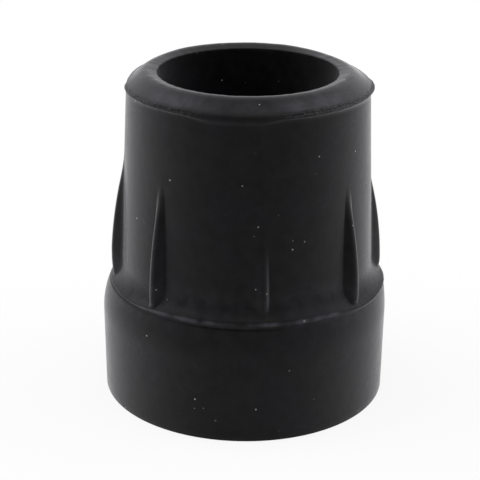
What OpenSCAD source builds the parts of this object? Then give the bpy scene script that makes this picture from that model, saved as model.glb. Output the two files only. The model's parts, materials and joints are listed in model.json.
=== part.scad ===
// Rubber cane tip: one moulded piece that is pushed onto the end of a round tube.
// The foot stands on z = 0 and the bore opens upward along +Z.

/* [Bore] */
// Diameter of the blind bore that grips the tube
bore_d = 22; // [16:0.5:32]
// Thickness of the rubber between the floor of the bore and the tread
sole_t = 12; // [6:0.5:20]
// Radius of the fillet round the floor of the bore
floor_fillet = 1; // [0.4:0.1:2]

/* [Lip] */
// Angle at which the lip slopes up from the edge of the rim, from level
lip_slope = 34.5; // [25:0.5:38]
// Radius of the lip's rounded crown
lip_round = 1; // [0.6:0.1:1.1]
// How far the middle of the crown lies outside the bore
lip_w = 1.75; // [1.5:0.05:2]
// Angle at which the lip falls from its crown to the edge of the mouth, from level
bevel_slope = 18.5; // [12:0.5:30]
// How far the edge of the mouth lies outside the bore
mouth_w = 0.4; // [0.2:0.05:0.7]
// Depth over which the mouth narrows to the bore
mouth_h = 5; // [2:0.5:8]

/* [Neck] */
// Height of the neck from the crest of the shoulder to the edge of the rim
neck_h = 25.7; // [22:0.05:45]
// Wall of the neck where it rises from the shoulder
root_wall = 5.45; // [4.6:0.05:8]
// Wall of the neck just under the rim
top_wall = 4.4; // [3.6:0.05:4.5]

/* [Rim] */
// Height of the band round the rim
band_h = 1.05; // [0.8:0.05:2]
// How far the band stands out from the neck
band_step = 0.28; // [0.1:0.02:0.8]
// Height of the flat that is left where the mould's flash was trimmed off
trim_h = 0.5; // [0.2:0.05:0.7]
// Width of that flat
trim_w = 0.33; // [0.1:0.01:0.5]

/* [Foot] */
// Height of the foot, from the floor to the mould's parting line
foot_h = 14.95; // [11:0.05:25]
// How much the foot's radius grows from the tread up to where its side turns in
foot_draft = 0.12; // [0:0.01:0.5]
// Radius of the edge round the tread
tread_round = 0.25; // [0.1:0.05:1]
// Height over which the foot's side turns in, up to the parting line
turn_h = 4.1; // [2:0.1:6]
// How far it turns in over that height
turn_w = 0.62; // [0.2:0.01:1]
// Step at the parting line, where the crest lies inside the foot
parting_step = 0.08; // [0.04:0.01:0.3]

/* [Shoulder] */
// Width of the shoulder, from the root of the neck out to its crest
shoulder_w = 1.47; // [1.2:0.01:3.5]
// Height of the crest's side over the parting line
crest_h = 0.6; // [0.3:0.05:2]
// Radius of the rounded crest
crest_round = 0.5; // [0.2:0.05:0.8]
// Radius of the hollow flare between the shoulder's crest and the neck
flare = 3; // [2.5:0.1:6]

/* [Tread] */
// Number of ring grooves in the tread
groove_count = 3; // [1:1:4]
// Width of each groove
groove_w = 1.2; // [0.6:0.1:2]
// Depth of each groove
groove_depth = 1; // [0.4:0.1:2]
// Width of the ring of rubber between two grooves, and outside the last
land_w = 2.6; // [1.2:0.1:3]

/* [Ribs] */
// Number of ribs round the neck
rib_count = 8; // [4:1:12]
// Height over the shoulder's crest at which a rib fades into the neck
rib_h = 14.2; // [10:0.1:18]
// How far the foot of a rib lies inside the shoulder's crest
rib_inset = 0.12; // [0.05:0.01:0.6]
// Angle between a rib's middle plane and each of its flanks
rib_flank = 22; // [15:1:40]
// Radius of a rib's rounded edge
rib_round = 0.35; // [0.1:0.05:0.5]
// Turn of the first rib from +X
rib_turn = 6; // [0:1:45]

/* [Hidden] */
$fn = 120;
rubber = [0.12, 0.12, 0.13];
arc_steps = 8;
rib_angle_spare = 1.2;
rib_root_depth = 3;

bore_r = bore_d / 2;
root_r = bore_r + root_wall;
neck_top_r = bore_r + top_wall;
crest_r = root_r + shoulder_w;
foot_top_r = crest_r + parting_step;
foot_r = foot_top_r + turn_w;
tread_r = foot_r - foot_draft;
rim_r = neck_top_r + band_step;
edge_r = rim_r - trim_w;

crest_z = foot_h + crest_h;
edge_z = crest_z + neck_h;
band_z = edge_z - band_h;

// Radius of the neck at a height, on the straight draft from its root to the rim's band
function neck_r(z) = root_r + (neck_top_r - root_r) * (z - crest_z) / (band_z - crest_z);

// Points on an arc about [x, z], from angle a to angle b
function arc(x, z, r, a, b) =
    [for (i = [0:arc_steps]) let (t = a + (b - a) * i / arc_steps) [x + r * cos(t), z + r * sin(t)]];

// Arc by which the foot's side leaves its draft and turns in to the parting line
turn_r = (turn_h * turn_h + turn_w * turn_w) / (2 * turn_w);
turn_angle = asin(turn_h / turn_r);

// Hollow flare, tangent to the neck above it and to the rounded crest below it
flare_x = neck_r(crest_z + flare) + flare;
crest_x = crest_r - crest_round;
flare_dip = acos((flare_x - crest_x) / (flare + crest_round));
flare_z = crest_z + (flare + crest_round) * sin(flare_dip);

// Crown of the lip, tangent to the slope from the rim's edge and to the bevel down to the mouth
crown_x = bore_r + lip_w;
crown_z = edge_z + (edge_r - crown_x) * tan(lip_slope) - lip_round / cos(lip_slope);
mouth_r = bore_r + mouth_w;
mouth_z = crown_z + lip_round / cos(bevel_slope) - (crown_x - mouth_r) * tan(bevel_slope);
bore_top_z = mouth_z - mouth_h;

function outer_side() = concat(
    arc(tread_r - tread_round, tread_round, tread_round, -90, 0),
    arc(foot_r - turn_r, foot_h - turn_h, turn_r, 0, turn_angle),
    [[crest_r, foot_h]],
    arc(crest_x, crest_z, crest_round, 0, flare_dip),
    arc(flare_x, flare_z, flare, 180 + flare_dip, 180),
    [[neck_top_r, band_z], [rim_r, band_z], [rim_r, edge_z - trim_h], [edge_r, edge_z]],
    arc(crown_x, crown_z, lip_round, 90 - lip_slope, 90 + bevel_slope),
    [[mouth_r, mouth_z]]);

function bore_side() = concat(
    [[bore_r, bore_top_z]],
    arc(bore_r - floor_fillet, sole_t + floor_fillet, floor_fillet, 0, -90));

module body() {
    rotate_extrude()
        polygon(concat([[0, 0]], outer_side(), bore_side(), [[0, sole_t]]));
}

module tread_groove(outer_r) {
    translate([0, 0, -groove_depth])
        difference() {
            cylinder(r = outer_r, h = 2 * groove_depth);
            cylinder(r = outer_r - groove_w, h = 2 * groove_depth);
        }
}

// A rib's edge is an arc that leaves the shoulder upright and curves in to the neck
rib_foot_r = crest_r - rib_inset;
rib_depth = rib_foot_r - neck_r(crest_z + rib_h);
rib_arc = (rib_h * rib_h + rib_depth * rib_depth) / (2 * rib_depth);
rib_top_angle = asin(rib_h / rib_arc) + rib_angle_spare;

// Section across a rib: a wedge with a rounded edge, whose root lies inside the neck's wall
module rib_section() {
    root_half_w = rib_round / cos(rib_flank) + (rib_root_depth - rib_round) * tan(rib_flank);
    polygon(concat(
        [[rib_arc - rib_root_depth, -root_half_w]],
        arc(rib_arc - rib_round, 0, rib_round, rib_flank - 90, 90 - rib_flank),
        [[rib_arc - rib_root_depth, root_half_w]]));
}

module rib() {
    translate([rib_foot_r - rib_arc, 0, crest_z])
        rotate([90, 0, 0])
            rotate([0, 0, -rib_angle_spare])
                rotate_extrude(angle = rib_top_angle + rib_angle_spare)
                    rib_section();
}

module cane_tip() {
    color(rubber)
        difference() {
            union() {
                body();
                for (i = [0:rib_count - 1])
                    rotate([0, 0, rib_turn + i * 360 / rib_count]) rib();
            }
            for (i = [1:groove_count])
                tread_groove(tread_r - i * land_w - (i - 1) * groove_w);
        }
}

cane_tip();
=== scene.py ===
"""Rubber cane tip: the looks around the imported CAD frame."""

import json
import math

import bpy
import numpy as np
from mathutils import Matrix, Vector, noise


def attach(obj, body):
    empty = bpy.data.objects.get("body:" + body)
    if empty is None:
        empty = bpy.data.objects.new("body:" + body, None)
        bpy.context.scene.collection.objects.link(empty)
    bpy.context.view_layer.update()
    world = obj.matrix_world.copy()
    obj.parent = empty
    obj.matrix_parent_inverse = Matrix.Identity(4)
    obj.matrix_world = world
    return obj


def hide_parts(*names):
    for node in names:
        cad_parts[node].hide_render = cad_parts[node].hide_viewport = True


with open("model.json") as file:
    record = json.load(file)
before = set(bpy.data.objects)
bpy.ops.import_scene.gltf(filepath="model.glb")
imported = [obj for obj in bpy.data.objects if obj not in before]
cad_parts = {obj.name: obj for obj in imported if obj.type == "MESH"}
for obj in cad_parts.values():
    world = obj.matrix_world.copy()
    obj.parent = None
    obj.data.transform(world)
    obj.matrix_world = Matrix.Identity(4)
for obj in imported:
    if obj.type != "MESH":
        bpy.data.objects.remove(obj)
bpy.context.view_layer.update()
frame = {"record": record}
MM = 0.001


# ---------------------------------------------------------------- sizes, in millimetres and degrees
# Tread, which the floor hides
TREAD_MIDDLE_R = 0.4
TREAD_TOP_Z = 1.0
TREAD_ROUND = 0.15
GROOVES = 3
GROOVE_W = 1.2
GROOVE_DEPTH = 1.0
GROOVE_EDGE = 0.12
GROOVE_FILLET = 0.2
LAND_W = 2.6

# Foot, which the lower half of the mould made, and whose upper edge turns in
FOOT_R = 18.62
FOOT_DRAFT = 0.12
PARTING_Z = 14.95
TURN_H = 4.1
TURN_W = 0.62
LEFT_WEAR = 0.3
RIGHT_FULL = 0.35
# Painted highlight: the foot is paler near its upper edge, most at its left and right sides
FOOT_SIDE_HIGHLIGHT = 0.35
FOOT_SIDE_HIGHLIGHT_H = 1.6

# Shoulder and neck, from the upper half, which sat a little to +X of the lower one.
# The shoulder's crest is a small roll at the front, and is sharper and lower at the sides. A little flash
# was squeezed out at +X, and at -X the crest fell short.
MISMATCH = 0.244
CREST_R = 17.92
CREST_Z = 15.65
CREST_ROUND = 0.45
CREST_SHARP = 0.15
CREST_LOW = 0.58
# Painted highlight along the crest's roll, strongest at the front-left and front-right
CREST_HIGHLIGHT_STRENGTH = 1.8
FLASH = 0.17
FLASH_ROUGH = 0.03
SHORT_SHOT = 0.18
OVERHANG = 0.05
OVERHANG_H = 0.5
FLARE = 3.0
# Painted light in the flare's hollow above the crest, lifting its shade, more at the left and right sides
HOLLOW_FILL_LIGHT = 0.1
HOLLOW_FILL_LIGHT_SIDES = 0.26
ROOT_R = 16.45
ROOT_Z = 15.55
NECK_TOP_R = 15.42
NECK_TOP_Z = 40.15

# Ribs: the ones at +X are shorter and fuller, the one at -X is taller, with a longer toe, and the faint
# one at the front is lower
RIBS = 8
RIB_TURN = 6
RIB_H = 14.1
RIB_RISE = 0.3
RIB_SHORT = 1.2
RIB_FULL = 0.03
RIB_FOOT_R = 17.8
RIB_FLANK = 21
RIB_ROUND = 0.65
RIB_FILLET = 0.45
RIB_TOE_H = 1.2
RIB_TOE_IN = 0.15
SIDE_LEAN = 20
FAINT_LEAN = 40
FAINT_SHORT = 2.0
FAINT_LOW = 0.7
LEFT_TALL = 0.9
LEFT_TOE_H = 3.3
LEFT_TOE_IN = 0.15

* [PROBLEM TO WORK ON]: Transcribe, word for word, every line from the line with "root_half_w = rib_round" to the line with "obj.matrix_world = Matrix.Identity(4)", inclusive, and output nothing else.

* [THE SOLUTION]:
    root_half_w = rib_round / cos(rib_flank) + (rib_root_depth - rib_round) * tan(rib_flank);
    polygon(concat(
        [[rib_arc - rib_root_depth, -root_half_w]],
        arc(rib_arc - rib_round, 0, rib_round, rib_flank - 90, 90 - rib_flank),
        [[rib_arc - rib_root_depth, root_half_w]]));
}

module rib() {
    translate([rib_foot_r - rib_arc, 0, crest_z])
        rotate([90, 0, 0])
            rotate([0, 0, -rib_angle_spare])
                rotate_extrude(angle = rib_top_angle + rib_angle_spare)
                    rib_section();
}

module cane_tip() {
    color(rubber)
        difference() {
            union() {
                body();
                for (i = [0:rib_count - 1])
                    rotate([0, 0, rib_turn + i * 360 / rib_count]) rib();
            }
            for (i = [1:groove_count])
                tread_groove(tread_r - i * land_w - (i - 1) * groove_w);
        }
}

cane_tip();
=== scene.py ===
"""Rubber cane tip: the looks around the imported CAD frame."""

import json
import math

import bpy
import numpy as np
from mathutils import Matrix, Vector, noise


def attach(obj, body):
    empty = bpy.data.objects.get("body:" + body)
    if empty is None:
        empty = bpy.data.objects.new("body:" + body, None)
        bpy.context.scene.collection.objects.link(empty)
    bpy.context.view_layer.update()
    world = obj.matrix_world.copy()
    obj.parent = empty
    obj.matrix_parent_inverse = Matrix.Identity(4)
    obj.matrix_world = world
    return obj


def hide_parts(*names):
    for node in names:
        cad_parts[node].hide_render = cad_parts[node].hide_viewport = True


with open("model.json") as file:
    record = json.load(file)
before = set(bpy.data.objects)
bpy.ops.import_scene.gltf(filepath="model.glb")
imported = [obj for obj in bpy.data.objects if obj not in before]
cad_parts = {obj.name: obj for obj in imported if obj.type == "MESH"}
for obj in cad_parts.values():
    world = obj.matrix_world.copy()
    obj.parent = None
    obj.data.transform(world)
    obj.matrix_world = Matrix.Identity(4)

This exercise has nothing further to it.